■ Exercise instructions
Return only the lines between the line holding "# The ball with the dent" and the line holding "if obj.type not", the two boundary lines included, exactly as they appear.

— begin Input records —

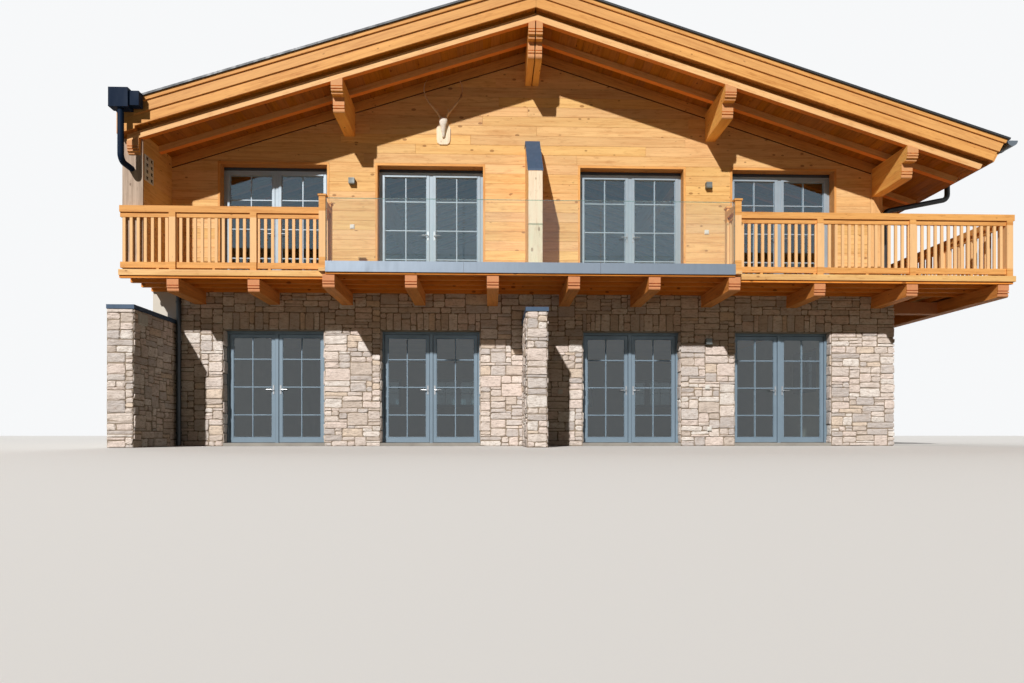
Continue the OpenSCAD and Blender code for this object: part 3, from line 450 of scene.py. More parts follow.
def verge_tones(shader, colour):
    """The middle board of the verge is a little greyer and pinker than the other two."""
    x, _, z = shader.axes(shader.position)
    height = shader.plus(z, shader.times(shader.math("ABSOLUTE", x), SLOPE))
    middle = shader.between(height, *(RIDGE_SOFFIT + above for above in MIDDLE_VERGE_BOARD))
    return shader.mix(shader.times(middle, 0.3), colour, srgb(227, 179, 123))


def facing(axis, other, share):
    """Faces that look along one axis take on another colour: end grain on the brackets and purlins, and
    painted bounce light on the rafters' undersides.
    """
    def change(shader, colour):
        normal = shader.node("ShaderNodeNewGeometry").outputs["True Normal"]
        part = shader.math("ABSOLUTE", shader.axes(normal)[axis])
        turned = shader.math("GREATER_THAN", part, 0.6)
        return shader.mix(shader.times(turned, share), colour, srgb(*other))
    return change


def paler_between(low, high, other, share):
    """What lies between two heights takes on another colour, for balusters between their rails."""
    def change(shader, colour):
        between = shader.between(shader.axes(shader.position)[2], low, high)
        return shader.mix(shader.times(between, share), colour, srgb(*other))
    return change


def stonework(name):
    """Split limestone in cream, beige, grey and pinkish tones, one tone for each stone."""
    shader = Shader(name)
    place = shader.position
    tones = [
        (0.00, (248, 237, 229)), (0.16, (238, 227, 220)), (0.32, (224, 218, 215)), (0.46, (246, 231, 223)),
        (0.60, (222, 209, 198)), (0.72, (253, 248, 243)), (0.84, (210, 204, 202)), (0.93, (241, 223, 203))]
    colour = shader.ramp(shader.island(), [(at, srgb(*tone)) for at, tone in tones], "CONSTANT")
    clouds = shader.noise(place, 6.5, 5.0, 0.7)
    patches = shader.noise(place, 15.0, 4.0, 0.6, 0.4, (1.0, 1.0, 2.0))
    grains = shader.noise(place, 80.0, 3.0, 0.6)
    veins = shader.noise(place, 10.0, 6.0, 0.7, 0.5, (1.0, 1.0, 3.5))
    colour = shader.stain(colour, clouds, 0.40, 0.68, 0.42, srgb(196, 180, 167))
    colour = shader.stain(colour, patches, 0.50, 0.66, 0.5, srgb(178, 160, 146))
    colour = shader.stain(colour, veins, 0.52, 0.68, 0.62, srgb(142, 126, 114))
    colour = shader.stain(colour, grains, 0.35, 0.75, 0.3, srgb(252, 247, 243))
    shader.set(Base_Color=colour, Roughness=0.92, Specular_IOR_Level=0.12)
    shader.bump(shader.plus(shader.times(veins, 0.8), shader.times(grains, 0.25)), 0.9, 0.03)
    return shader.material


def mineral(name, light, dark, scale=6.0, bump=0.3, roughness=0.92, inside=None):
    """Mortar, plaster or screed: two close tones in clouds, with fine grit.

    inside is the tone within the walls and on the outer side of the party wall.
    """
    shader = Shader(name)
    light, dark = srgb(*light), srgb(*dark)
    clouds = shader.noise(shader.position, scale, 5.0, 0.6)
    grit = shader.noise(shader.position, 120.0, 2.0, 0.6)
    colour = shader.stain(light, clouds, 0.3, 0.7, 1.0, dark)
    colour = shader.mix(shader.times(grit, 0.15), colour, dark)
    if inside:
        x, y, _ = shader.axes(shader.position)
        within = shader.times(shader.between(x, *ROOM_XS), shader.between(y, *ROOM_YS))
        party_side = shader.math("LESS_THAN", x, LEFT + 0.003)
        colour = shader.mix(shader.math("MAXIMUM", within, party_side), colour, srgb(*inside))
    shader.set(Base_Color=colour, Roughness=roughness, Specular_IOR_Level=0.15)
    shader.bump(shader.plus(shader.times(clouds, 0.5), grit), bump, 0.006)
    return shader.material


def sheet_metal(name, colour, roughness, metallic, shine=0.5, streaks=(3.0, 3.0, 0.6)):
    """Coated sheet with faint weathering streaks."""
    shader = Shader(name)
    colour = srgb(*colour)
    wear = shader.noise(shader.position, 2.4, 5.0, 0.6, 0.0, streaks)
    worn = shader.stain(colour, wear, 0.35, 0.75, 0.6, toned(colour, 0.72, 0.72, 0.72))
    rough = shader.range(wear, 0.3, 0.7, roughness - 0.08, roughness + 0.12)
    shader.set(Base_Color=worn, Metallic=metallic, Specular_IOR_Level=shine, Roughness=rough)
    shader.bump(shader.noise(shader.position, 9.0, 2.0), 0.04, 0.01)
    return shader.material


def glazing(name, tint, haze_tint, mirror_tint, index, far_tint=None):
    """Thin clear glass: light goes straight through, and more of it is mirrored at a low angle.

    mirror_tint is the share of red, green and blue that is mirrored, and far_tint the tint of panes away
    from the front, so that they don't shine through the house.
    """
    shader = Shader(name)
    haze = shader.noise(shader.position, 3.0, 2.0)
    colour = shader.stain(srgb(*tint), haze, 0.3, 0.7, 1.0, srgb(*haze_tint))
    if far_tint:
        far = shader.math("GREATER_THAN", shader.axes(shader.position)[1], FRONT_Y + 1)
        colour = shader.mix(far, colour, srgb(*far_tint))
    clear = shader.node("ShaderNodeBsdfTransparent", {"Color": colour})
    gloss = shader.node("ShaderNodeBsdfGlossy", {"Color": mirror_tint, "Roughness": 0.03})
    outside = shader.math("SUBTRACT", 1.0, shader.node("ShaderNodeNewGeometry").outputs["Backfacing"])
    mirror = shader.times(shader.node("ShaderNodeFresnel", {"IOR": index}).outputs[0], outside)
    both = shader.node("ShaderNodeMixShader", {0: mirror, 1: clear.outputs[0], 2: gloss.outputs[0]})
    shader.feed(shader.tree.nodes["Material Output"].inputs["Surface"], both.outputs[0])
    shader.tree.nodes.remove(shader.bsdf)
    return shader.material


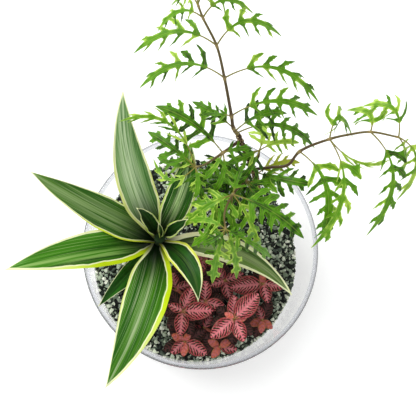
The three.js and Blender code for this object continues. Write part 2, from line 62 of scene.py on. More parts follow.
BODY = "root"

FOOT_SHADE = (0.002, 0.008, 0.0012, 1.0)  # painted shade of a strap leaf's foot, deep in the rosette where it clasps the cane
SOFT_EDGE = 0.22  # millimetres to each side over which a strap leaf's margin fades
DENSEST = 4.0e5  # stones drawn on a square metre, before those that stand too near are dropped
MOST_TURN = 6.2  # radians by which a stone is turned about each axis at the most

Pair = tuple[float, float]
Point = tuple[float, float, float]
Colour = tuple[float, float, float, float]
Socket = bpy.types.NodeSocket
Inputs = dict[str | int, Any]


# Numbers and curves
def srgb(code: str) -> Colour:
    """Turns a six-digit screen colour into a linear one.

    Args:
        code: Red, green and blue as three pairs of hexadecimal digits.

    Returns:
        The linear colour, opaque.
    """
    shares = [int(code[i : i + 2], 16) / 255 for i in (0, 2, 4)]
    linear = [c / 12.92 if c <= 0.04045 else ((c + 0.055) / 1.055) ** 2.4 for c in shares]
    return (linear[0], linear[1], linear[2], 1.0)


def smoothstep(value: np.ndarray | float, low: float, high: float) -> np.ndarray:
    """Eases from 0 at low to 1 at high.

    Args:
        value: Where to read the curve.
        low: Where it leaves 0.
        high: Where it reaches 1.

    Returns:
        The eased share, of the same shape as value.
    """
    share = np.clip((np.asarray(value, float) - low) / (high - low), 0, 1)
    return share * share * (3 - 2 * share)


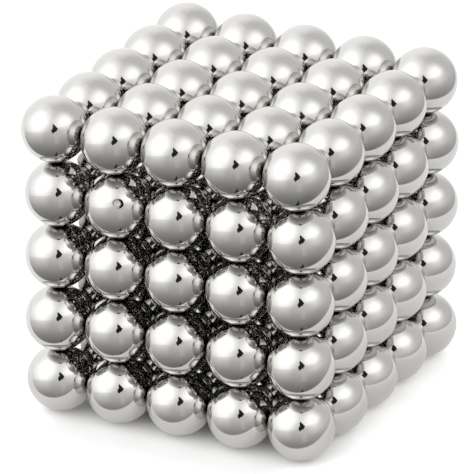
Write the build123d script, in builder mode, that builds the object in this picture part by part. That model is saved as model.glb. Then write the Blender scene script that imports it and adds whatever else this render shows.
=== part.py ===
import math
import os

from build123d import *

# A cube of equal ball magnets that hold each other by their own pull.
# Lengths are in millimetres and angles in degrees.
# +X runs along the front face, +Y to the back and +Z up, from the middle of the cube's underside.

# Driving sizes
BALL_DIAMETER = 5.0     # one plated ball
CONTACT_GAP = 0.01      # slack between two balls that meet, because their plating varies
BALLS_PER_ROW = 5       # along X
ROWS_PER_LAYER = 5      # along Y
LAYERS = 5              # along Z

# A cube stacked by hand is never quite square.
# How far each row has slid along X, from the front row to the back one
ROW_SLIDES = (-0.10, 0.05, 0.05, 0.00, 0.05)
# How far each layer has slid along X and Y, and its turn about Z, from the top layer down
LAYER_SLIDES = (
    (0.05, -0.05, -0.6),
    (0.15, 0.00, 0.1),
    (0.05, 0.00, -0.1),
    (-0.05, -0.10, 0.4),
    (-0.15, 0.10, 0.2),
)

# One ball has a small round dent in its plating
DENTED_BALL = (2, 1, 2)  # layer, row and place in the row, each counted from 1
DENT_WIDTH = 0.7
DENT_HOLLOW_RADIUS = 2.0  # how round the hollow is inside
DENT_HEADING = -63.5     # the way the dent faces, turned from +X about Z
DENT_RISE = 25.0         # how far the dent looks up from level

# Sizes that follow from them
BALL_RADIUS = BALL_DIAMETER / 2
PITCH = BALL_DIAMETER + CONTACT_GAP


def dent_punch_centre():
    """Where the round punch that leaves the dent stands, seen from the ball's centre."""
    half_width = DENT_WIDTH / 2
    rim_distance = math.sqrt(BALL_RADIUS**2 - half_width**2)
    distance = rim_distance + math.sqrt(DENT_HOLLOW_RADIUS**2 - half_width**2)
    heading = math.radians(DENT_HEADING)
    rise = math.radians(DENT_RISE)
    level = distance * math.cos(rise)
    return (level * math.cos(heading), level * math.sin(heading), distance * math.sin(rise))


def ball_centre(layer, row, place):
    """The middle of one ball, with its row's slide and its layer's slide and turn."""
    x = (place - (BALLS_PER_ROW - 1) / 2) * PITCH + ROW_SLIDES[row % len(ROW_SLIDES)]
    y = (row - (ROWS_PER_LAYER - 1) / 2) * PITCH
    slide_x, slide_y, turn = LAYER_SLIDES[layer % len(LAYER_SLIDES)]
    cos_turn = math.cos(math.radians(turn))
    sin_turn = math.sin(math.radians(turn))
    return (
        cos_turn * x - sin_turn * y + slide_x,
        sin_turn * x + cos_turn * y + slide_y,
        (LAYERS - 1 - layer) * PITCH + BALL_RADIUS,
    )


# The plain ball, pressed and plated as one piece
with BuildPart() as plain_ball:
    Sphere(BALL_RADIUS)

# The ball with the dent
with BuildPart() as dented_ball:
    Sphere(BALL_RADIUS)
    with Locations(dent_punch_centre()):
        Sphere(DENT_HOLLOW_RADIUS, mode=Mode.SUBTRACT)


def ball_row(layer, row):
    """One row of separate balls, side by side along X."""
    balls = []
    for place in range(BALLS_PER_ROW):
        is_dented = (layer + 1, row + 1, place + 1) == DENTED_BALL
        ball = dented_ball.part if is_dented else plain_ball.part
        balls.append(ball.moved(Location(ball_centre(layer, row, place))))
    return Compound(label=f"layer_{layer + 1}_row_{row + 1}", children=balls)


os.makedirs("parts", exist_ok=True)
for layer in range(LAYERS):
    for row in range(ROWS_PER_LAYER):
        magnets = ball_row(layer, row)
        export_step(magnets, f"parts/{magnets.label}.step")
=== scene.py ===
import math

import bmesh
import bpy
from mathutils import Matrix, Vector
from mathutils.kdtree import KDTree


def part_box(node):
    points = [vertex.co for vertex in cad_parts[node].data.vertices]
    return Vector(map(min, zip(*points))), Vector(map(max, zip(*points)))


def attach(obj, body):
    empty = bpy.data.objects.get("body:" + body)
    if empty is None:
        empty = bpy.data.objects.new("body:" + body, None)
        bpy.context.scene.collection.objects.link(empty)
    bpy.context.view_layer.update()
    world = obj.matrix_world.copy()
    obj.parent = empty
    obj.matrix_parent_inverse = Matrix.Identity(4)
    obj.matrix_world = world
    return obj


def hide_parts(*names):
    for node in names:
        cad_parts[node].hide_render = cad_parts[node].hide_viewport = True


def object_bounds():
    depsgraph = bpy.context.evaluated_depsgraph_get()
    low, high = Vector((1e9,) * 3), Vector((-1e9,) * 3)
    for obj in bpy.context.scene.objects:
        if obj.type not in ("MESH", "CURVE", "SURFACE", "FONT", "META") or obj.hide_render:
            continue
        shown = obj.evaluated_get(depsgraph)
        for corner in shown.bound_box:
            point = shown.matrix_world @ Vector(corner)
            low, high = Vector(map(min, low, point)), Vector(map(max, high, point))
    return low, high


# A cube of nickel-plated ball magnets on a white sheet, between two soft windows of light.
# Everything is in metres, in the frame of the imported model: +Z up, the front face along +X.

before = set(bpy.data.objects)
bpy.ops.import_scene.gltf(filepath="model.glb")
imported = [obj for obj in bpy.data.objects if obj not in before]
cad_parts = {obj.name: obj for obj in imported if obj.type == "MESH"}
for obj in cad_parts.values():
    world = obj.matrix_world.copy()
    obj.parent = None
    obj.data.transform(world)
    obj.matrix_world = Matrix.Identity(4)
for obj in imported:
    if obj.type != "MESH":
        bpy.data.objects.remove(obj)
cad_low, cad_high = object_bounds()

MM = 0.001


# Sizes read from the frame

def ball_diameter(node):
    """A row of balls is as high as one ball."""
    low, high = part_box(node)
    return high.z - low.z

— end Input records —

■ Problem solution
# The ball with the dent
with BuildPart() as dented_ball:
    Sphere(BALL_RADIUS)
    with Locations(dent_punch_centre()):
        Sphere(DENT_HOLLOW_RADIUS, mode=Mode.SUBTRACT)


def ball_row(layer, row):
    """One row of separate balls, side by side along X."""
    balls = []
    for place in range(BALLS_PER_ROW):
        is_dented = (layer + 1, row + 1, place + 1) == DENTED_BALL
        ball = dented_ball.part if is_dented else plain_ball.part
        balls.append(ball.moved(Location(ball_centre(layer, row, place))))
    return Compound(label=f"layer_{layer + 1}_row_{row + 1}", children=balls)


os.makedirs("parts", exist_ok=True)
for layer in range(LAYERS):
    for row in range(ROWS_PER_LAYER):
        magnets = ball_row(layer, row)
        export_step(magnets, f"parts/{magnets.label}.step")
=== scene.py ===
import math

import bmesh
import bpy
from mathutils import Matrix, Vector
from mathutils.kdtree import KDTree


def part_box(node):
    points = [vertex.co for vertex in cad_parts[node].data.vertices]
    return Vector(map(min, zip(*points))), Vector(map(max, zip(*points)))


def attach(obj, body):
    empty = bpy.data.objects.get("body:" + body)
    if empty is None:
        empty = bpy.data.objects.new("body:" + body, None)
        bpy.context.scene.collection.objects.link(empty)
    bpy.context.view_layer.update()
    world = obj.matrix_world.copy()
    obj.parent = empty
    obj.matrix_parent_inverse = Matrix.Identity(4)
    obj.matrix_world = world
    return obj


def hide_parts(*names):
    for node in names:
        cad_parts[node].hide_render = cad_parts[node].hide_viewport = True


def object_bounds():
    depsgraph = bpy.context.evaluated_depsgraph_get()
    low, high = Vector((1e9,) * 3), Vector((-1e9,) * 3)
    for obj in bpy.context.scene.objects:
        if obj.type not in ("MESH", "CURVE", "SURFACE", "FONT", "META") or obj.hide_render:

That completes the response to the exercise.